By Charred — On Oct 11, 2011

@SkyWhisperer - That’s good to hear that you found some help. What’s fascinating to me from the article is to discover that spinal nerves do more than manage nervous information transmitted from the spine.

They basically deliver all sorts of information from the body to the brain, regardless of where the external stimulus may exist.

I imagine that anyone who had suffered any sort of severe spinal nerve damage would be in a world of hurt.
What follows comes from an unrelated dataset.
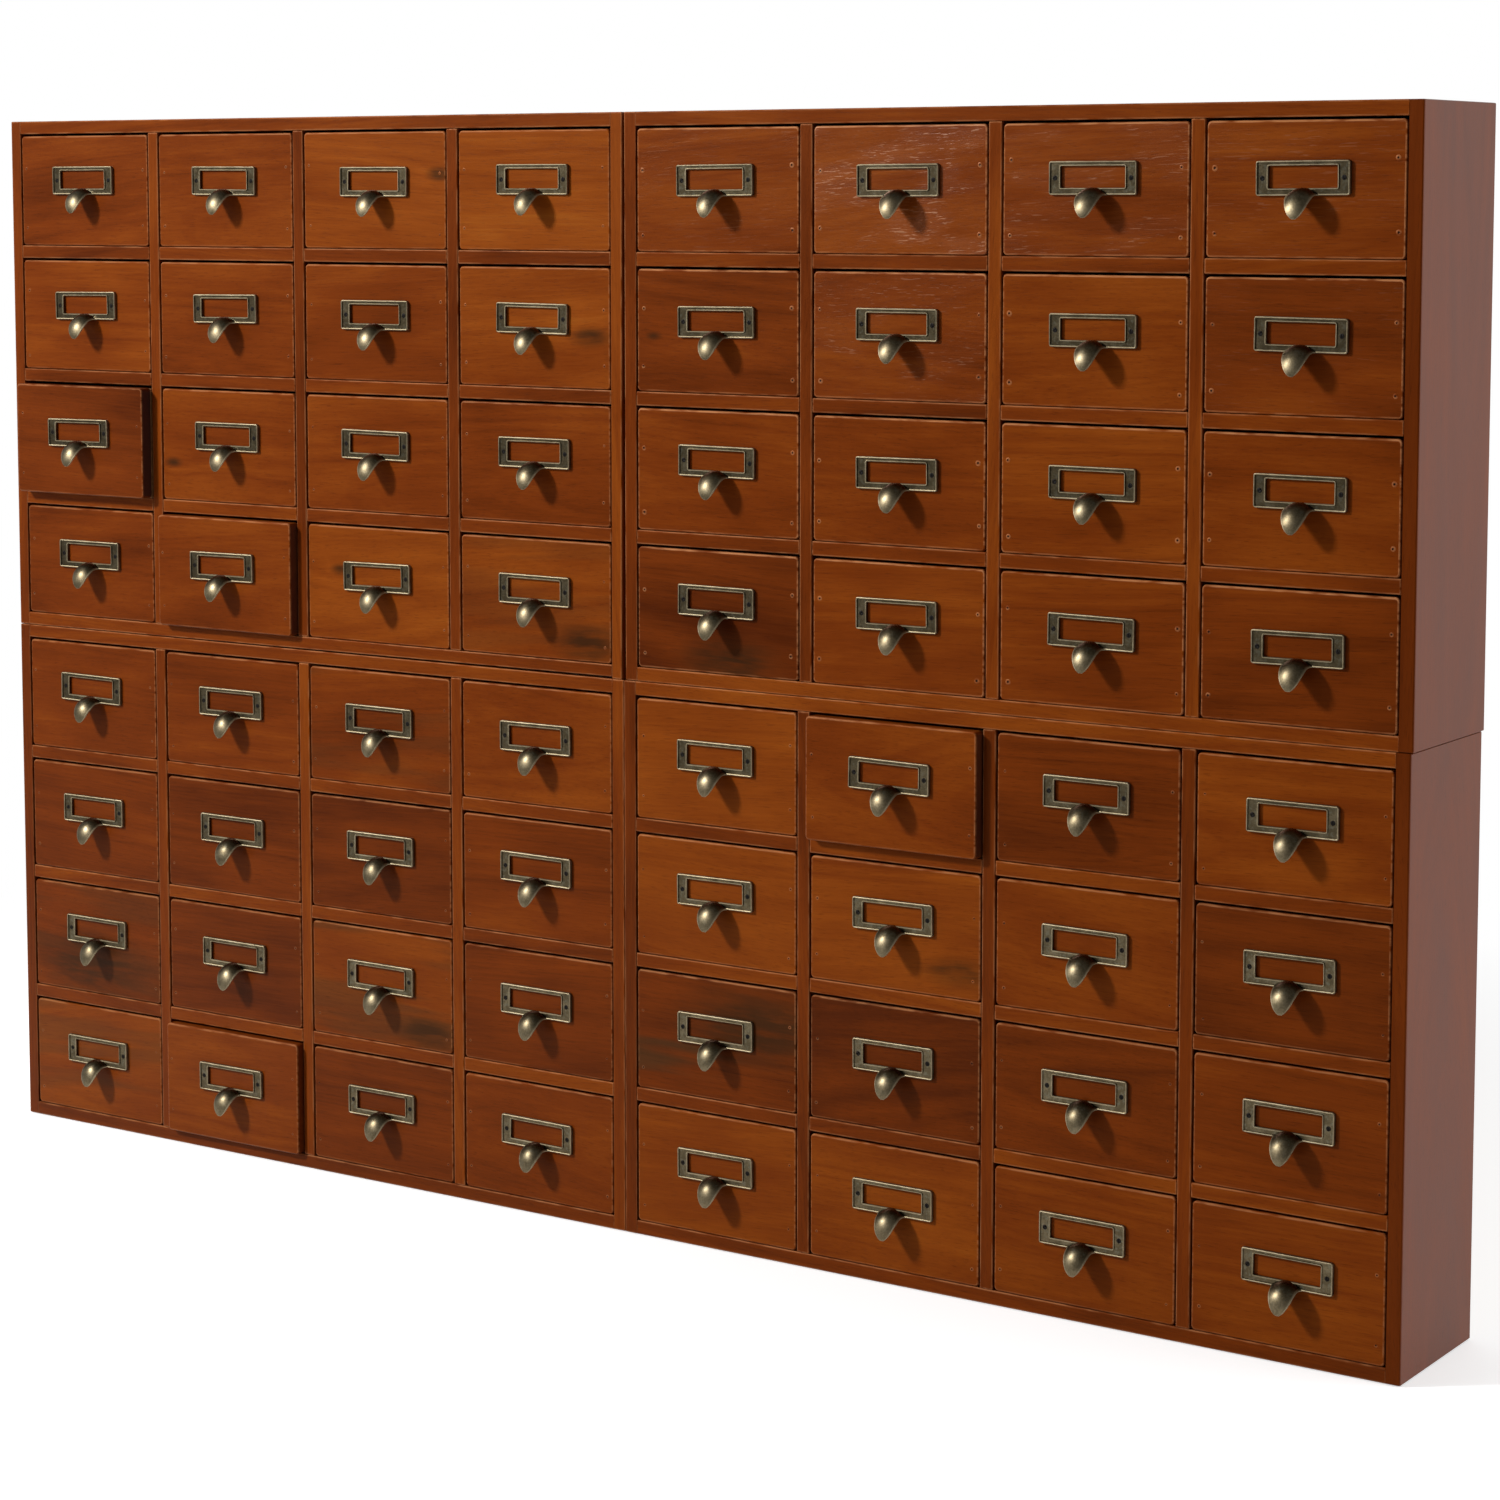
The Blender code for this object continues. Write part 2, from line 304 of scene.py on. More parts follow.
def board(piece, low, high, radius, rng, along, outward, stain, **how):
    """A board with rounded arrises. how may name slot and warp, rounder and jointed sides as
    (axis, side), and worn: how much of the stain has rubbed off the arrises."""
    low, high = Vector(low), Vector(high)
    radii = [[radius, radius] for axis in range(3)]
    for axis, side in how.get("rounder", ()):
        radii[axis][side] = CORNER_ROUND
    for axis, side in how.get("jointed", ()):
        radii[axis][side] = JOINT_ROUND
    inner_low = low + Vector([pair[0] for pair in radii])
    inner_high = high - Vector([pair[1] for pair in radii])
    middle = (low + high) / 2
    trunk = sawn(rng, middle, along, outward)
    worn = how.get("worn", 1.0)
    lines = []
    for axis in range(3):
        band = min(WEAR_BAND, (inner_high[axis] - inner_low[axis]) / 3)
        lines.append(
            [
                low[axis],
                low[axis] + radii[axis][0] * ARRIS_MIDDLE_SHARE,
                inner_low[axis],
                inner_low[axis] + band,
                inner_high[axis] - band,
                inner_high[axis],
                high[axis] - radii[axis][1] * ARRIS_MIDDLE_SHARE,
                high[axis],
            ]
        )
    last = len(lines[0]) - 1
    found, points, normals, wear, faces = {}, [], [], [], []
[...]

Imagine touching a hot stove and not feeling the sensation of pain because your nervous system didn’t function properly, or not being able to tell the difference between smooth and rough surfaces which could potentially scratch you in some way.

I think it’s worth it to take care of any nerve pain, regardless of where it originates, before it becomes something worse.

By SkyWhisperer — On Oct 10, 2011

One of the worst kinds of spinal nerves pain is what is commonly known as pinched nerves. I think the medical term is nerve entrapment.

I know, because I’ve suffered from this condition for years. I believe that it was the result of poor ergonomic posture as I spent many hours in front of my computer, sometimes hunched as I typed on my keyboard. I am a programmer by trade.

Finally I had to go to a chiropractor and he did some adjustments on my neck and back, which helped a lot. In a worst case scenario I would have needed surgery, assuming it was a herniated disc or something like that.

I prefer the non surgical treatments however. I’ve also iced the affected area and that seems to have helped as well, along with correcting my posture.